------ Supplied information
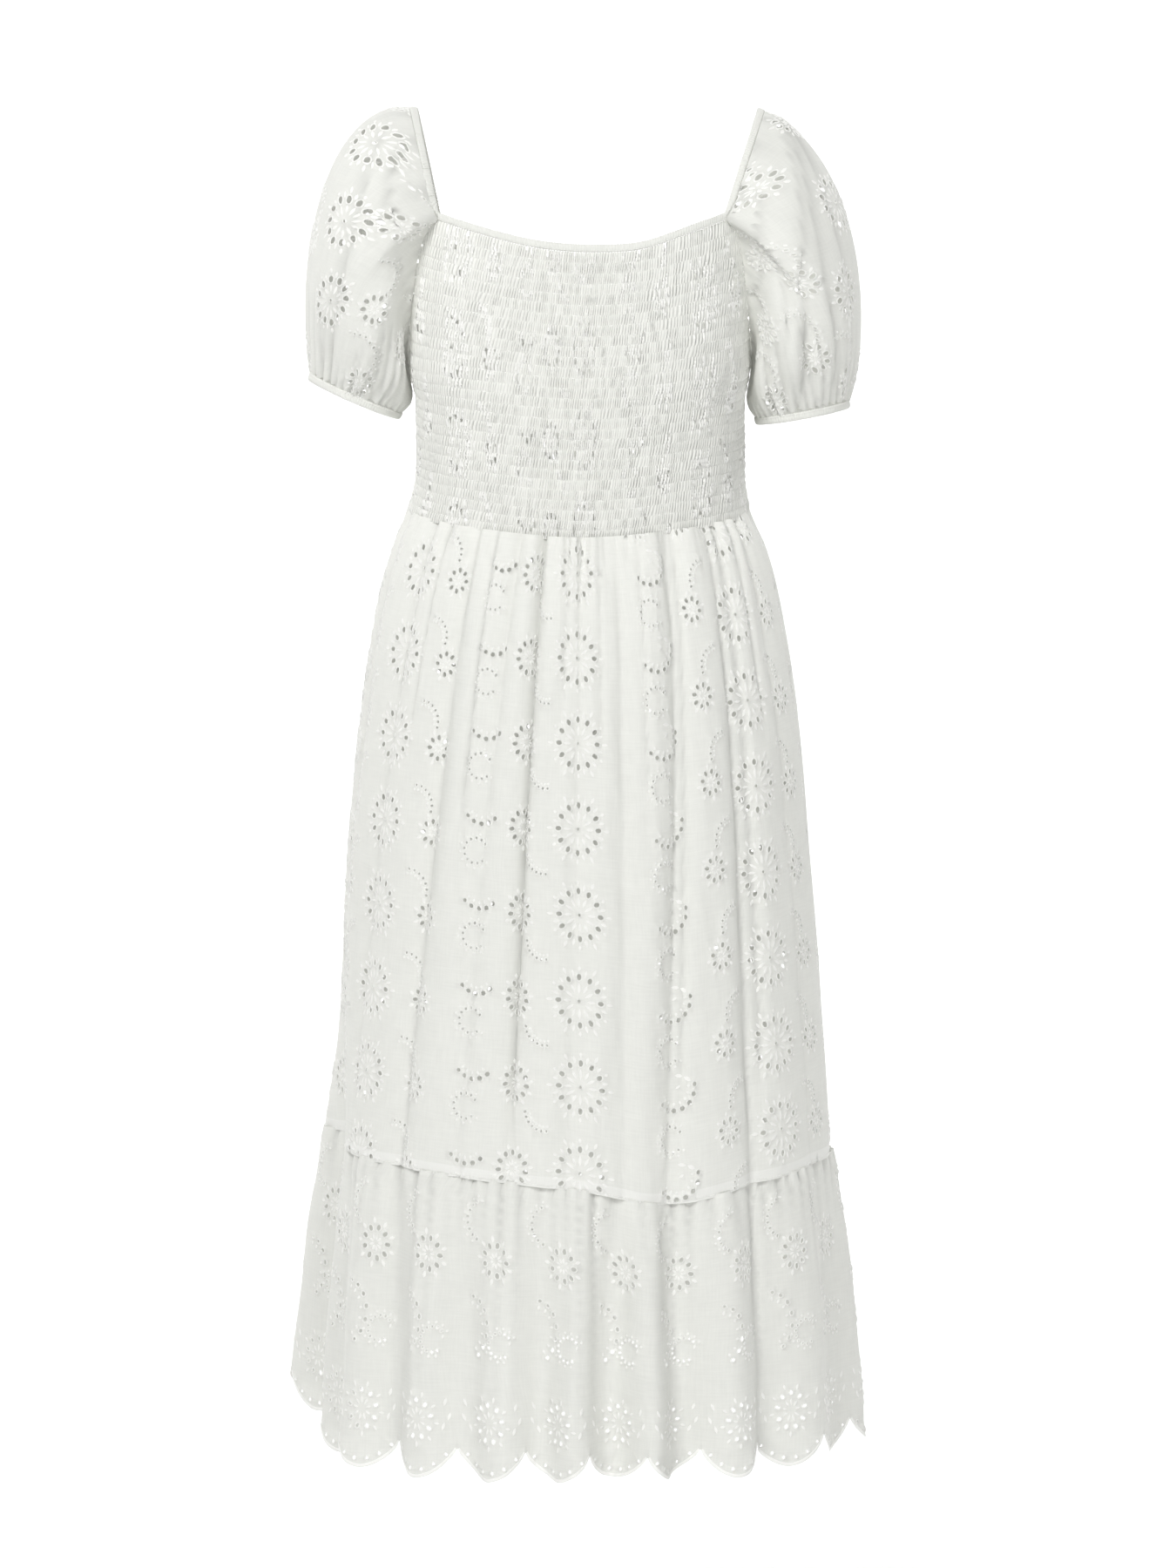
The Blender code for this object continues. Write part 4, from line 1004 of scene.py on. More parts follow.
def repeat_tile():
    """One repeat of the all-over cloth, with points across it fine enough to fold."""
    across, down = 124, 8
    xs = ROW_MIDDLE[0, 0] + REPEAT_WIDTH_MM * np.arange(across + 1) / across
    middle = np.interp(xs, ROW_MIDDLE[:, 0], ROW_MIDDLE[:, 1])
    ys = REPEAT_HEIGHT_MM * (np.arange(down + 1) / down - 0.5)
    outline = [(x, y + ys[0]) for x, y in zip(xs, middle)]
    outline += [(xs[-1], y + middle[-1]) for y in ys[1:]]
    outline += [(x, y + ys[-1]) for x, y in zip(xs[-2::-1], middle[-2::-1])]
    outline += [(xs[0], y + middle[0]) for y in ys[-2:0:-1]]
    step = xs[1] - xs[0]
    grid = [
        (xs[i] + step * 0.5 * (j % 2), ys[j] + middle[i])
        for i in range(1, across) for j in range(1, down)
        if xs[i] + step * 0.5 * (j % 2) < xs[-1] - 1.0
    ]
    return flat_tile(repeat_motifs(), outline, grid)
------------
▶ Your instructions: Write the data from above out again, exactly.

▶ Task output:
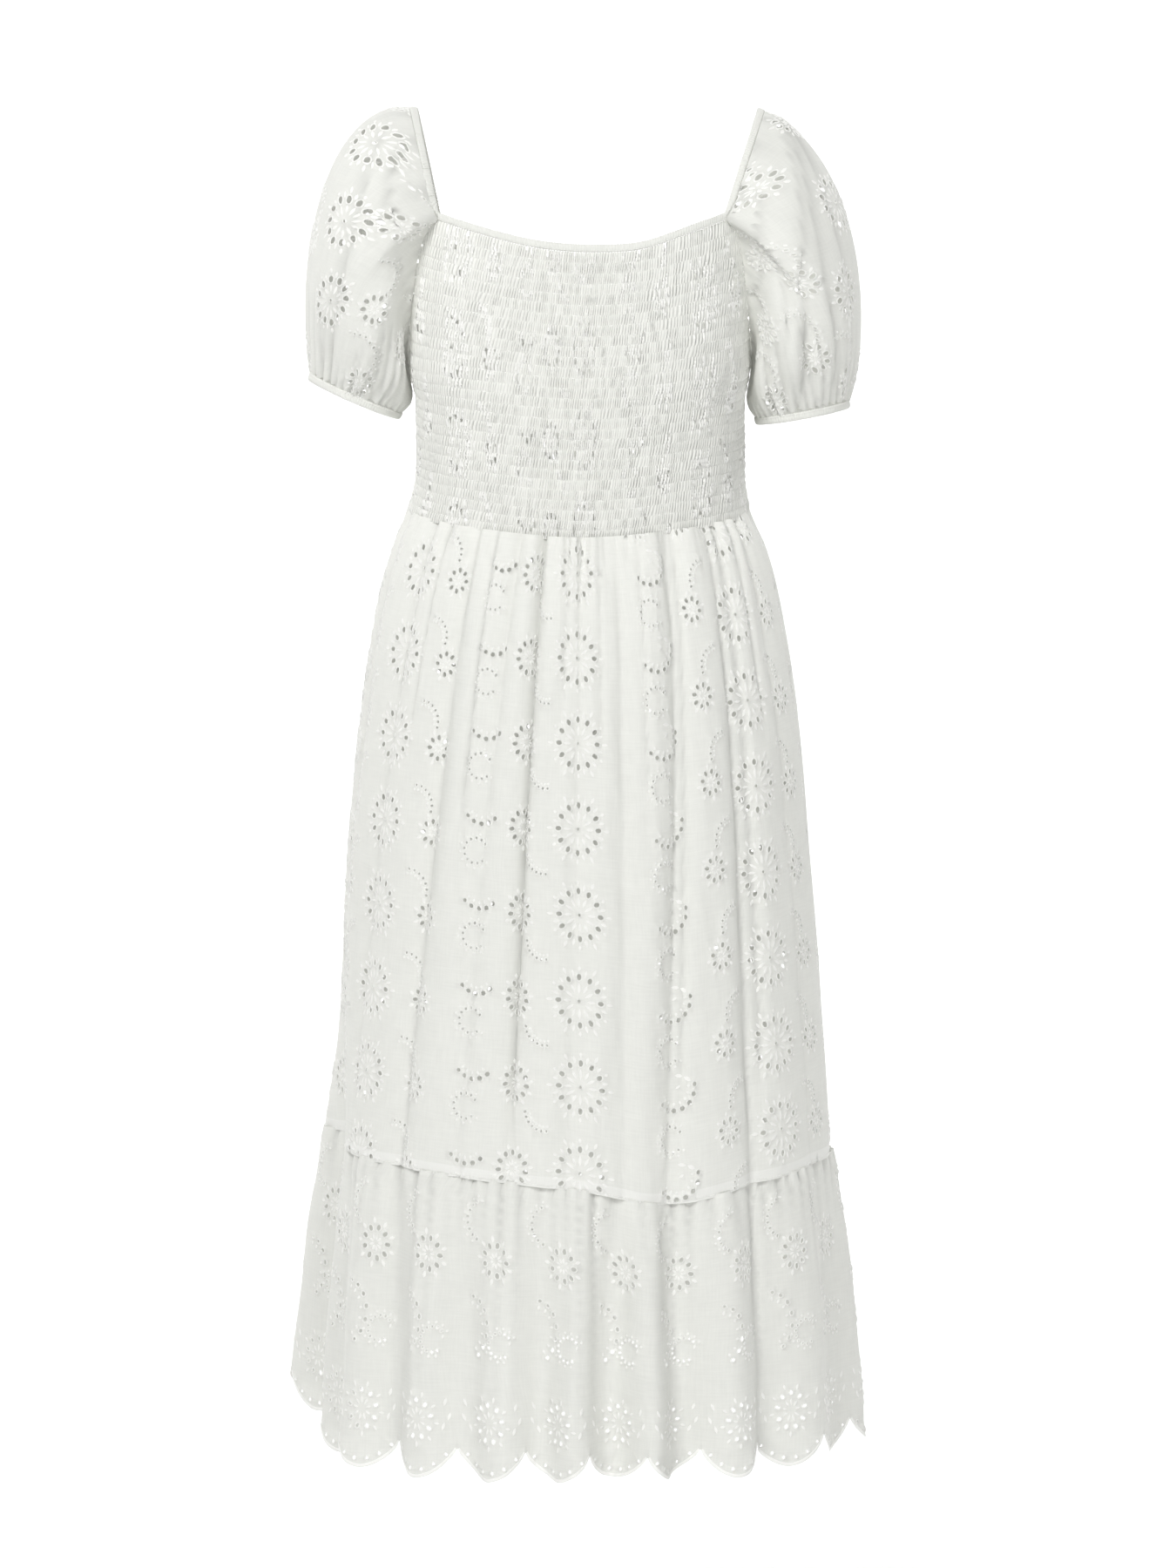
The Blender code for this object continues. Write part 4, from line 1004 of scene.py on. More parts follow.
def repeat_tile():
    """One repeat of the all-over cloth, with points across it fine enough to fold."""
    across, down = 124, 8
    xs = ROW_MIDDLE[0, 0] + REPEAT_WIDTH_MM * np.arange(across + 1) / across
    middle = np.interp(xs, ROW_MIDDLE[:, 0], ROW_MIDDLE[:, 1])
    ys = REPEAT_HEIGHT_MM * (np.arange(down + 1) / down - 0.5)
    outline = [(x, y + ys[0]) for x, y in zip(xs, middle)]
    outline += [(xs[-1], y + middle[-1]) for y in ys[1:]]
    outline += [(x, y + ys[-1]) for x, y in zip(xs[-2::-1], middle[-2::-1])]
    outline += [(xs[0], y + middle[0]) for y in ys[-2:0:-1]]
    step = xs[1] - xs[0]
    grid = [
        (xs[i] + step * 0.5 * (j % 2), ys[j] + middle[i])
        for i in range(1, across) for j in range(1, down)
        if xs[i] + step * 0.5 * (j % 2) < xs[-1] - 1.0
    ]
    return flat_tile(repeat_motifs(), outline, grid)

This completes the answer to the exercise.